— What to do —
Using the material below, copy every line where "with" appears.

— Material provided —

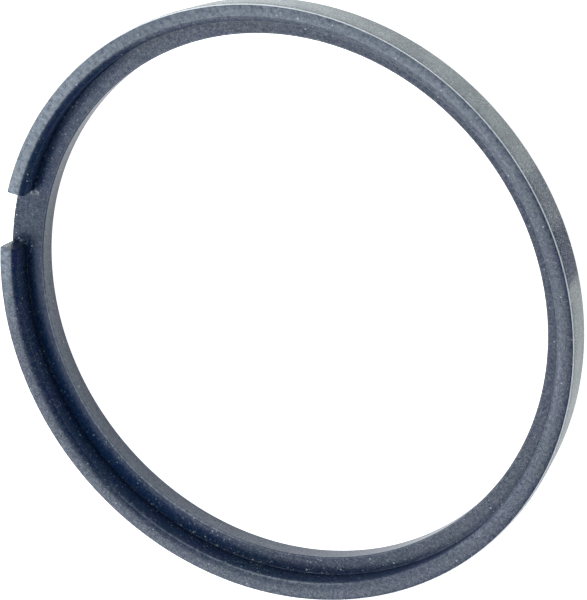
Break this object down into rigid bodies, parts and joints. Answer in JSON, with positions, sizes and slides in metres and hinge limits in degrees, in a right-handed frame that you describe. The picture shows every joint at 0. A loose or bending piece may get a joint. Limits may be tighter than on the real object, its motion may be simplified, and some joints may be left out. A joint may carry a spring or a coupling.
{
  "type": "milk claw seal",
  "caption": "Moulded rubber ring seal of L-shaped section, with a flared lip around a recess for a bowl rim and a locating notch through the lip.",
  "frame": {"origin": "on the ring's axis, in the plane of the back face that it lies on", "axes": "+Z along the ring's axis, from the back face towards the open rim of the lip; +X from the axis towards the notch in the lip"},
  "size_m": [0.0997, 0.1, 0.007],
  "materials": {
    "rubber": "satin moulded rubber, dark blue-black, with fine white dust in the surface"
  },
  "bodies": {
    "root": {"seal_ring": "rubber"}
  },
  "joints": []
}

— Output for this exercise —
Break this object down into rigid bodies, parts and joints. Answer in JSON, with positions, sizes and slides in metres and hinge limits in degrees, in a right-handed frame that you describe. The picture shows every joint at 0. A loose or bending piece may get a joint. Limits may be tighter than on the real object, its motion may be simplified, and some joints may be left out. A joint may carry a spring or a coupling.
  "caption": "Moulded rubber ring seal of L-shaped section, with a flared lip around a recess for a bowl rim and a locating notch through the lip.",
    "rubber": "satin moulded rubber, dark blue-black, with fine white dust in the surface"